The jurisdiction of the federal courts is limited; federal jurisdiction only exists when a "federal question" is presented, see 28 U.S.C. § 1331, or when there is "diversity of citizenship" and the amount in controversy exceeds $75,000, see 28 U.S.C. § 1332. See also Perpetual Sec., Inc. v. Tang, 290 F.3d 132, 136 (2d Cir. 2002). Here, Plaintiff asserts that the Court has federal question jurisdiction. "Federal question jurisdiction exists where a well-pleaded complaint 'establishes either that federal law creates the cause of action or that the plaintiff's right to relief necessarily depends on resolution of a substantial question of federal law.'" Greenberg v. Bear, Stearns & Co., 220 F.3d 22, 25 (2d Cir. 2000) (quoting Franchise Tax Bd. v. Constr. Laborers Vacation Trust, 463 U.S. 1, 27-28, 103 S. Ct. 2841, 77 L. Ed. 2d 420 (1983)).
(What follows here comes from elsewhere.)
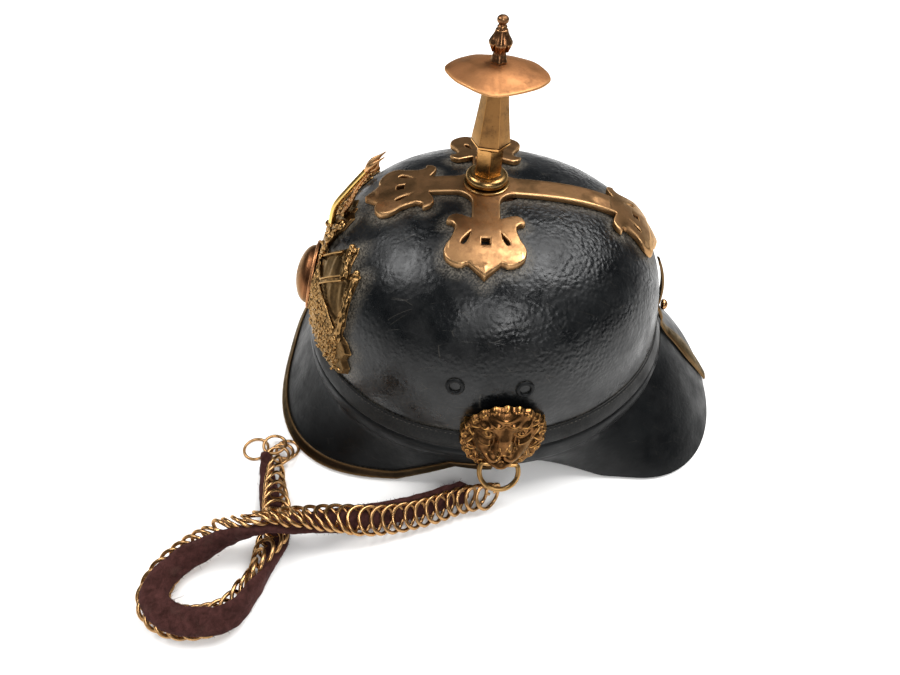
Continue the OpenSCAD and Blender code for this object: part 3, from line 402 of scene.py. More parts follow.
class Maker:
    """Builds meshes in millimetres and puts them in the scene."""

    @staticmethod
    def mesh(name: str, points: Sequence | np.ndarray, faces: Sequence, finish: bpy.types.Material,
             sharp: float = 38.0) -> bpy.types.Object:
        """Makes one object.

        Args:
            name: the piece's name.
            points: places in millimetres.
            faces: point numbers of each face.
            finish: the material.
            sharp: edges bent more than this many degrees stay crisp.

        Returns:
            The new object.
        """
        data = bpy.data.meshes.new(name)
        data.from_pydata([tuple(float(c) * MM for c in p) for p in points], [],
                         [list(map(int, f)) for f in faces])
        return Maker.finish(name, data, finish, sharp)

    @staticmethod
    def finish(name: str, data: bpy.types.Mesh, finish: bpy.types.Material,
               sharp: float) -> bpy.types.Object:
        """Cleans a mesh, turns it outward, smooths it and links its object.

        Args:
            name: the piece's name.
            data: its mesh, in metres.
            finish: the material.
            sharp: crisp-edge angle.

        Returns:
            The new object.
        """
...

Plaintiff argues that the Federal Arbitration Act ("FAA"), 9 U.S.C. § 10, provides the Court with federal question jurisdiction. The Court disagrees. Although the FAA allows federal courts to vacate arbitration awards, it "does not confer upon federal district courts subject matter jurisdiction." Perpetual Sec., Inc., 290 F.3d at 136 (citing United States v. Am. Soc. of Composers, Authors & Publishers, 32 F.3d 727, 731 (2d Cir. 1994); Harry Hoffman Printing v. Graphic Commc'ns, Int'l Union, Local 261, 912 F.2d 608, 611 (2d Cir. 1990)). Rather, "'[t]here must be an independent basis of jurisdiction before a district court may entertain petitions under the [FAA].'" Id. (quoting Harry Hoffman Printing, 912 F.2d at 611); cf. Moses H. Cone Mem'l Hosp. v. Mercury Constr. Corp., 460 U.S. 1, 25 n.32, 103 S. Ct. 927, 74 L. Ed. 2d 765 (1983) ("[The FAA] creates a body of federal substantive law establishing and regulating the duty to honor an agreement to arbitrate, yet it does not create any independent federal-question jurisdiction under 28 U.S.C. § 1331 or otherwise."). Here, there is no independent basis of jurisdiction: there is no diversity jurisdiction because the amount in controversy is well below the $75,000 threshold and Plaintiff's cause of action is not grounded in federal law. Accordingly, the Court lacks subject matter jurisdiction.


For the foregoing reasons, Defendant's motion to dismiss is GRANTED, and Plaintiff's Complaint is DISMISSED for lack of subject matter jurisdiction.

The Clerk of the Court is directed to send a copy of this Memorandum and Order to the pro se Plaintiff and mark this matter closed.


Joanna Seybert, U.S.D.J.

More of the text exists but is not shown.